_REQUIRED WORK_
Give the data again, word for word.
*****
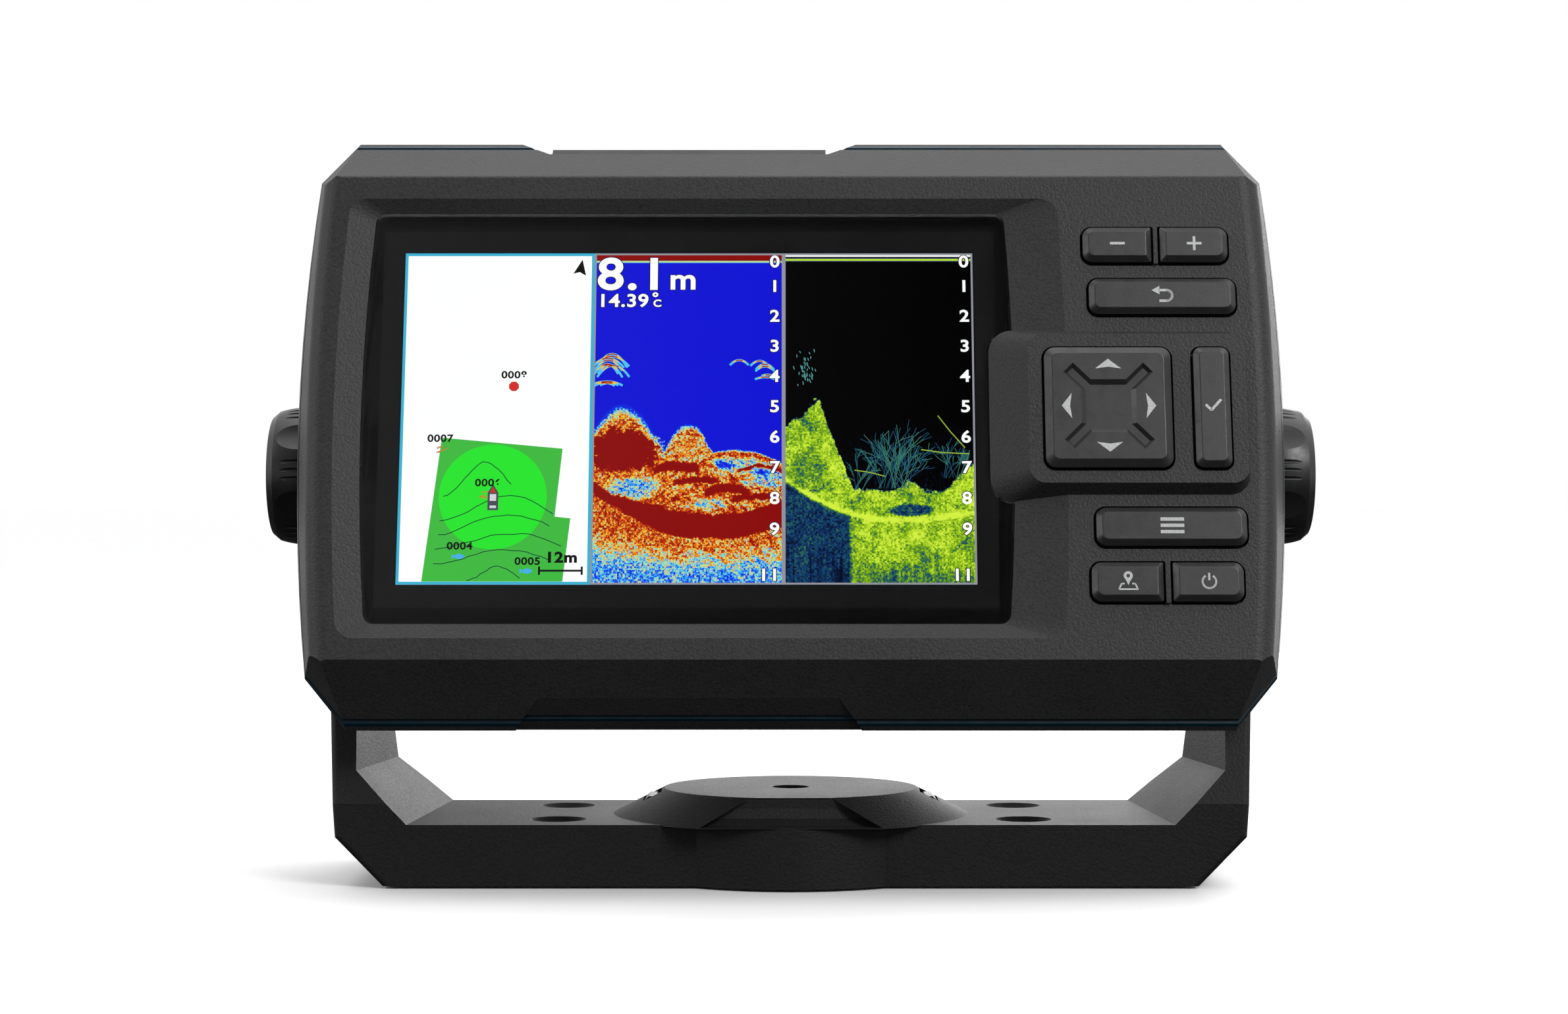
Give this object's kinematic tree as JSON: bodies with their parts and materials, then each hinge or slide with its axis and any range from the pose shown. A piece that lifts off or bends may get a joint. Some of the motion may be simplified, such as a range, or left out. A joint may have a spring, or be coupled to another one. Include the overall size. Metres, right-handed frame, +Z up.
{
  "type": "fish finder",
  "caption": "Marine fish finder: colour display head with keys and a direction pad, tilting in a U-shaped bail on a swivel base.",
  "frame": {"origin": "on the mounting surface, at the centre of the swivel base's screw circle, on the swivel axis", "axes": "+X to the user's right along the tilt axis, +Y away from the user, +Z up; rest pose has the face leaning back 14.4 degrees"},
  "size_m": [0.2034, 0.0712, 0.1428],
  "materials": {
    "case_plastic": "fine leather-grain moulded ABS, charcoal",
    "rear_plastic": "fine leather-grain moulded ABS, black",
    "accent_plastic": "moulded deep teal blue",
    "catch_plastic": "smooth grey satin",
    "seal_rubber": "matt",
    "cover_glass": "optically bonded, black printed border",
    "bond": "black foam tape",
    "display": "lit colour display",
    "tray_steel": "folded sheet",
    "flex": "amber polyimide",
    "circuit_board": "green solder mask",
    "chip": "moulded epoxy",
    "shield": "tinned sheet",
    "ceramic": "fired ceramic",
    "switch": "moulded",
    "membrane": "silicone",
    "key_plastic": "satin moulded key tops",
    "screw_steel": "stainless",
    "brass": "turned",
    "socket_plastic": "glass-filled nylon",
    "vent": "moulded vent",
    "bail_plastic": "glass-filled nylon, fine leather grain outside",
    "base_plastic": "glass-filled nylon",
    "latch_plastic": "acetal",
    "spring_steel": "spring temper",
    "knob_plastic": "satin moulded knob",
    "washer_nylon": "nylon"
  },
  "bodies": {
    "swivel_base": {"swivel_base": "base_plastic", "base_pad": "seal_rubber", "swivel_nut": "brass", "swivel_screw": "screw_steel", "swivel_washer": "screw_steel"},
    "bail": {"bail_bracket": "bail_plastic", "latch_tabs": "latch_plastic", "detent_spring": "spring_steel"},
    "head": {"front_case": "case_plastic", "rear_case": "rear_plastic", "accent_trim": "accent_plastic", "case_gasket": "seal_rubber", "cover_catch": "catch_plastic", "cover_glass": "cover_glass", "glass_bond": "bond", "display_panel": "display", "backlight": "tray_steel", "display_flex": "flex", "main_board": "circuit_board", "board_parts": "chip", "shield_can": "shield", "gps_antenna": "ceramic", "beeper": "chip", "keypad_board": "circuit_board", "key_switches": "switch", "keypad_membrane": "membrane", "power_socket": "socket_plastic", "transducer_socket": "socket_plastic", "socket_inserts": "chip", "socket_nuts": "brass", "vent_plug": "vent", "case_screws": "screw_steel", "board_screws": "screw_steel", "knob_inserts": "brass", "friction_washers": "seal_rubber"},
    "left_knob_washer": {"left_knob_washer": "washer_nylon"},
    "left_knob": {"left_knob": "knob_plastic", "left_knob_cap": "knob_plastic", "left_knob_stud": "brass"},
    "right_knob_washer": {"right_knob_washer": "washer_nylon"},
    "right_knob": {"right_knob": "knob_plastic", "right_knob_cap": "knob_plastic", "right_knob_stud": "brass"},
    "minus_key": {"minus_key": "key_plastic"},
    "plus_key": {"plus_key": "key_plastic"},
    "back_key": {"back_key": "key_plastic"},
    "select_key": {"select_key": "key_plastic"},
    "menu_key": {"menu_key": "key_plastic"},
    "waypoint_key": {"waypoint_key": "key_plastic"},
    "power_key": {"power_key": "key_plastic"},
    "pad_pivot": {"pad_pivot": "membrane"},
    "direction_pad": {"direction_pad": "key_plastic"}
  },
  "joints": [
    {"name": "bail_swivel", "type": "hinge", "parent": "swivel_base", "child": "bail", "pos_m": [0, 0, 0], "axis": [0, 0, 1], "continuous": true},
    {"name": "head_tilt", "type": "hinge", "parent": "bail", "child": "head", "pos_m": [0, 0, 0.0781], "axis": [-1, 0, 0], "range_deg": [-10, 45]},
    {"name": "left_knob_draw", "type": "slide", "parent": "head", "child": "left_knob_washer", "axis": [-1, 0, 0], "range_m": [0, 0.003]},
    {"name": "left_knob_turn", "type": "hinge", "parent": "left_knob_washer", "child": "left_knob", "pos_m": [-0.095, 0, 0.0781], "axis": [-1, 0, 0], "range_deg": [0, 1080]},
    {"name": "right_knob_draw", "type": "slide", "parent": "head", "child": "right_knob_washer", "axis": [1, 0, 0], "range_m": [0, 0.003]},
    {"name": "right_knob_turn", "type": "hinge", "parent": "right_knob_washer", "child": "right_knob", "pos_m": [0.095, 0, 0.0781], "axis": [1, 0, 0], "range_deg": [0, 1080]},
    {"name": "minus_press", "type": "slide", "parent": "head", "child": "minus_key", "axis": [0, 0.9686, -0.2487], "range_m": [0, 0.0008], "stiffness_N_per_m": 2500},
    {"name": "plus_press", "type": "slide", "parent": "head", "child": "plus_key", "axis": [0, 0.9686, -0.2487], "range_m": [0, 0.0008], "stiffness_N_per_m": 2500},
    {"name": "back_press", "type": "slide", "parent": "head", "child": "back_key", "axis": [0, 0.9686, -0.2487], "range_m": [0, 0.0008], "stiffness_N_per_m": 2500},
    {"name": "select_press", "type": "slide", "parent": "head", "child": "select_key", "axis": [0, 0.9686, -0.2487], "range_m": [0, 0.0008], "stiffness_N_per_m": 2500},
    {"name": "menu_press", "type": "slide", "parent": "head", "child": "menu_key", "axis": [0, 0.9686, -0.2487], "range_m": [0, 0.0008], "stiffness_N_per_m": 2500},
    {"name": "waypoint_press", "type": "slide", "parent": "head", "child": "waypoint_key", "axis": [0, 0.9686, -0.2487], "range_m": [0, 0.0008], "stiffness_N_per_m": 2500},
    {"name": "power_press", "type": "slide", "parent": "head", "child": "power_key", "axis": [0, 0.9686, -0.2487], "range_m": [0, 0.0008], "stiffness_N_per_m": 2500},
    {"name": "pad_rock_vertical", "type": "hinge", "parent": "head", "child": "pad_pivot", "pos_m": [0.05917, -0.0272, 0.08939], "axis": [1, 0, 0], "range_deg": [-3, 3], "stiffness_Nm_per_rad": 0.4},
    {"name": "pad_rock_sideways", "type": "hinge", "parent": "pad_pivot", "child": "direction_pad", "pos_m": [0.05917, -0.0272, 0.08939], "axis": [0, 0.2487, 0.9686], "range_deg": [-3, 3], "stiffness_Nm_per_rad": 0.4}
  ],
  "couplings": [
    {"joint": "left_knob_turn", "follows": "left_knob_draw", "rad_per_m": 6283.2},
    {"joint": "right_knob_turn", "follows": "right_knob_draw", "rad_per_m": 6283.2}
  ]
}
*****
_TASK RESPONSE_
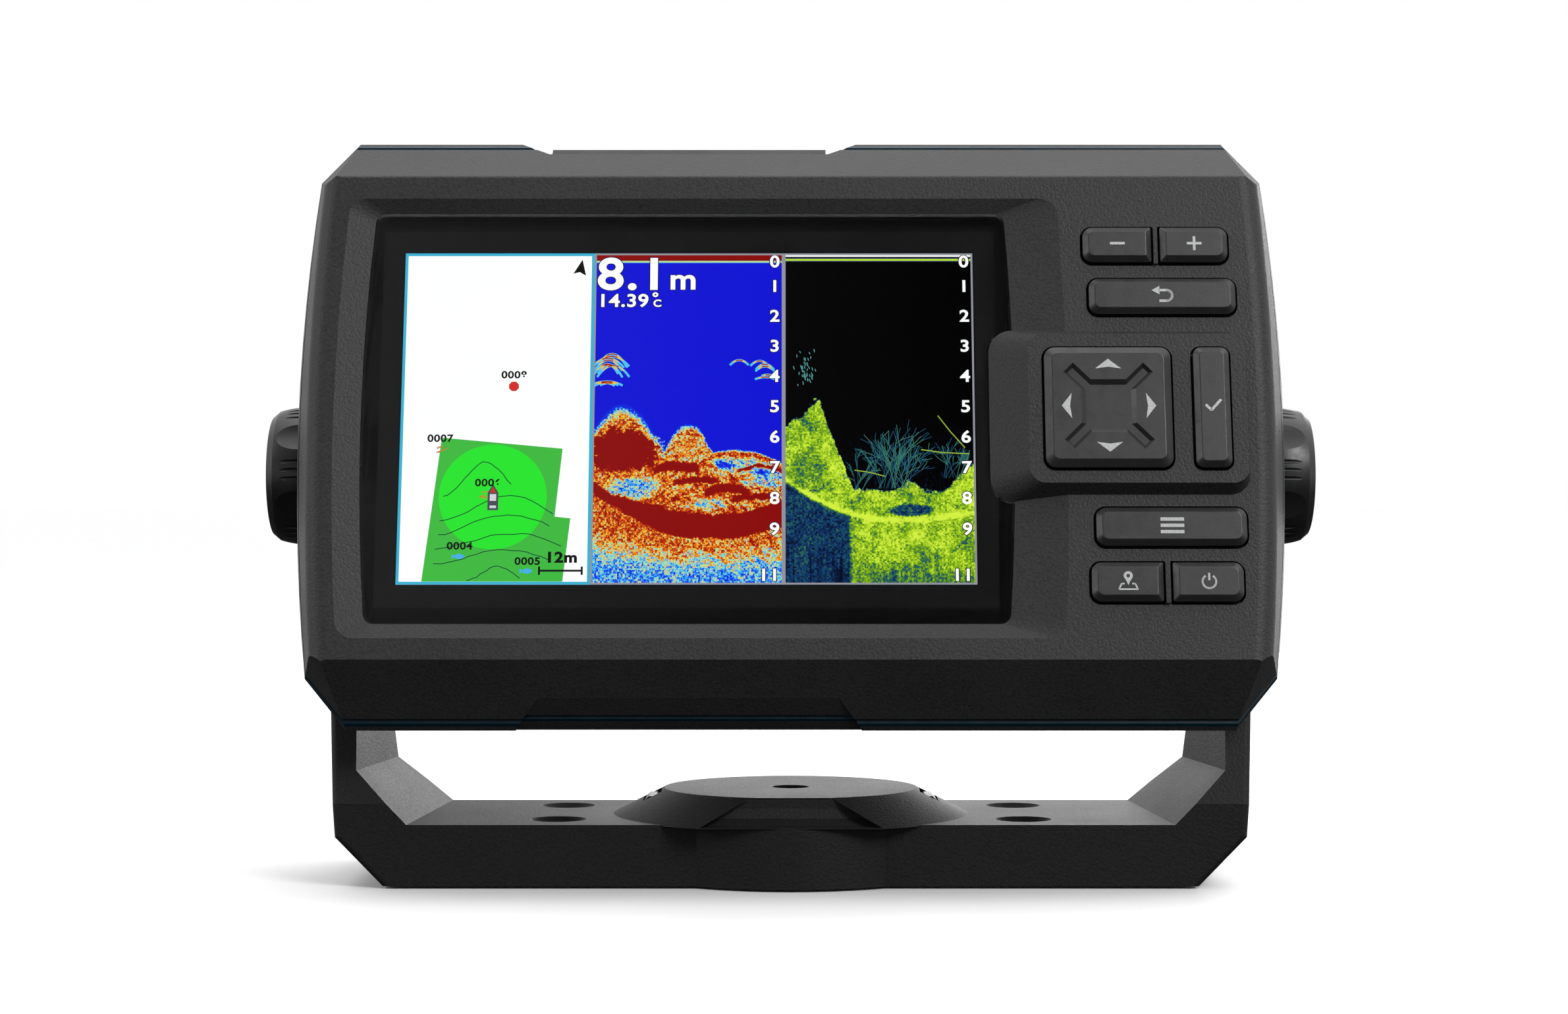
Give this object's kinematic tree as JSON: bodies with their parts and materials, then each hinge or slide with its axis and any range from the pose shown. A piece that lifts off or bends may get a joint. Some of the motion may be simplified, such as a range, or left out. A joint may have a spring, or be coupled to another one. Include the overall size. Metres, right-handed frame, +Z up.
{
  "type": "fish finder",
  "caption": "Marine fish finder: colour display head with keys and a direction pad, tilting in a U-shaped bail on a swivel base.",
  "frame": {"origin": "on the mounting surface, at the centre of the swivel base's screw circle, on the swivel axis", "axes": "+X to the user's right along the tilt axis, +Y away from the user, +Z up; rest pose has the face leaning back 14.4 degrees"},
  "size_m": [0.2034, 0.0712, 0.1428],
  "materials": {
    "case_plastic": "fine leather-grain moulded ABS, charcoal",
    "rear_plastic": "fine leather-grain moulded ABS, black",
    "accent_plastic": "moulded deep teal blue",
    "catch_plastic": "smooth grey satin",
    "seal_rubber": "matt",
    "cover_glass": "optically bonded, black printed border",
    "bond": "black foam tape",
    "display": "lit colour display",
    "tray_steel": "folded sheet",
    "flex": "amber polyimide",
    "circuit_board": "green solder mask",
    "chip": "moulded epoxy",
    "shield": "tinned sheet",
    "ceramic": "fired ceramic",
    "switch": "moulded",
    "membrane": "silicone",
    "key_plastic": "satin moulded key tops",
    "screw_steel": "stainless",
    "brass": "turned",
    "socket_plastic": "glass-filled nylon",
    "vent": "moulded vent",
    "bail_plastic": "glass-filled nylon, fine leather grain outside",
    "base_plastic": "glass-filled nylon",
    "latch_plastic": "acetal",
    "spring_steel": "spring temper",
    "knob_plastic": "satin moulded knob",
    "washer_nylon": "nylon"
  },
  "bodies": {
    "swivel_base": {"swivel_base": "base_plastic", "base_pad": "seal_rubber", "swivel_nut": "brass", "swivel_screw": "screw_steel", "swivel_washer": "screw_steel"},
    "bail": {"bail_bracket": "bail_plastic", "latch_tabs": "latch_plastic", "detent_spring": "spring_steel"},
    "head": {"front_case": "case_plastic", "rear_case": "rear_plastic", "accent_trim": "accent_plastic", "case_gasket": "seal_rubber", "cover_catch": "catch_plastic", "cover_glass": "cover_glass", "glass_bond": "bond", "display_panel": "display", "backlight": "tray_steel", "display_flex": "flex", "main_board": "circuit_board", "board_parts": "chip", "shield_can": "shield", "gps_antenna": "ceramic", "beeper": "chip", "keypad_board": "circuit_board", "key_switches": "switch", "keypad_membrane": "membrane", "power_socket": "socket_plastic", "transducer_socket": "socket_plastic", "socket_inserts": "chip", "socket_nuts": "brass", "vent_plug": "vent", "case_screws": "screw_steel", "board_screws": "screw_steel", "knob_inserts": "brass", "friction_washers": "seal_rubber"},
    "left_knob_washer": {"left_knob_washer": "washer_nylon"},
    "left_knob": {"left_knob": "knob_plastic", "left_knob_cap": "knob_plastic", "left_knob_stud": "brass"},
    "right_knob_washer": {"right_knob_washer": "washer_nylon"},
    "right_knob": {"right_knob": "knob_plastic", "right_knob_cap": "knob_plastic", "right_knob_stud": "brass"},
    "minus_key": {"minus_key": "key_plastic"},
    "plus_key": {"plus_key": "key_plastic"},
    "back_key": {"back_key": "key_plastic"},
    "select_key": {"select_key": "key_plastic"},
    "menu_key": {"menu_key": "key_plastic"},
    "waypoint_key": {"waypoint_key": "key_plastic"},
    "power_key": {"power_key": "key_plastic"},
    "pad_pivot": {"pad_pivot": "membrane"},
    "direction_pad": {"direction_pad": "key_plastic"}
  },
  "joints": [
    {"name": "bail_swivel", "type": "hinge", "parent": "swivel_base", "child": "bail", "pos_m": [0, 0, 0], "axis": [0, 0, 1], "continuous": true},
    {"name": "head_tilt", "type": "hinge", "parent": "bail", "child": "head", "pos_m": [0, 0, 0.0781], "axis": [-1, 0, 0], "range_deg": [-10, 45]},
    {"name": "left_knob_draw", "type": "slide", "parent": "head", "child": "left_knob_washer", "axis": [-1, 0, 0], "range_m": [0, 0.003]},
    {"name": "left_knob_turn", "type": "hinge", "parent": "left_knob_washer", "child": "left_knob", "pos_m": [-0.095, 0, 0.0781], "axis": [-1, 0, 0], "range_deg": [0, 1080]},
    {"name": "right_knob_draw", "type": "slide", "parent": "head", "child": "right_knob_washer", "axis": [1, 0, 0], "range_m": [0, 0.003]},
    {"name": "right_knob_turn", "type": "hinge", "parent": "right_knob_washer", "child": "right_knob", "pos_m": [0.095, 0, 0.0781], "axis": [1, 0, 0], "range_deg": [0, 1080]},
    {"name": "minus_press", "type": "slide", "parent": "head", "child": "minus_key", "axis": [0, 0.9686, -0.2487], "range_m": [0, 0.0008], "stiffness_N_per_m": 2500},
    {"name": "plus_press", "type": "slide", "parent": "head", "child": "plus_key", "axis": [0, 0.9686, -0.2487], "range_m": [0, 0.0008], "stiffness_N_per_m": 2500},
    {"name": "back_press", "type": "slide", "parent": "head", "child": "back_key", "axis": [0, 0.9686, -0.2487], "range_m": [0, 0.0008], "stiffness_N_per_m": 2500},
    {"name": "select_press", "type": "slide", "parent": "head", "child": "select_key", "axis": [0, 0.9686, -0.2487], "range_m": [0, 0.0008], "stiffness_N_per_m": 2500},
    {"name": "menu_press", "type": "slide", "parent": "head", "child": "menu_key", "axis": [0, 0.9686, -0.2487], "range_m": [0, 0.0008], "stiffness_N_per_m": 2500},
    {"name": "waypoint_press", "type": "slide", "parent": "head", "child": "waypoint_key", "axis": [0, 0.9686, -0.2487], "range_m": [0, 0.0008], "stiffness_N_per_m": 2500},
    {"name": "power_press", "type": "slide", "parent": "head", "child": "power_key", "axis": [0, 0.9686, -0.2487], "range_m": [0, 0.0008], "stiffness_N_per_m": 2500},
    {"name": "pad_rock_vertical", "type": "hinge", "parent": "head", "child": "pad_pivot", "pos_m": [0.05917, -0.0272, 0.08939], "axis": [1, 0, 0], "range_deg": [-3, 3], "stiffness_Nm_per_rad": 0.4},
    {"name": "pad_rock_sideways", "type": "hinge", "parent": "pad_pivot", "child": "direction_pad", "pos_m": [0.05917, -0.0272, 0.08939], "axis": [0, 0.2487, 0.9686], "range_deg": [-3, 3], "stiffness_Nm_per_rad": 0.4}
  ],
  "couplings": [
    {"joint": "left_knob_turn", "follows": "left_knob_draw", "rad_per_m": 6283.2},
    {"joint": "right_knob_turn", "follows": "right_knob_draw", "rad_per_m": 6283.2}
  ]
}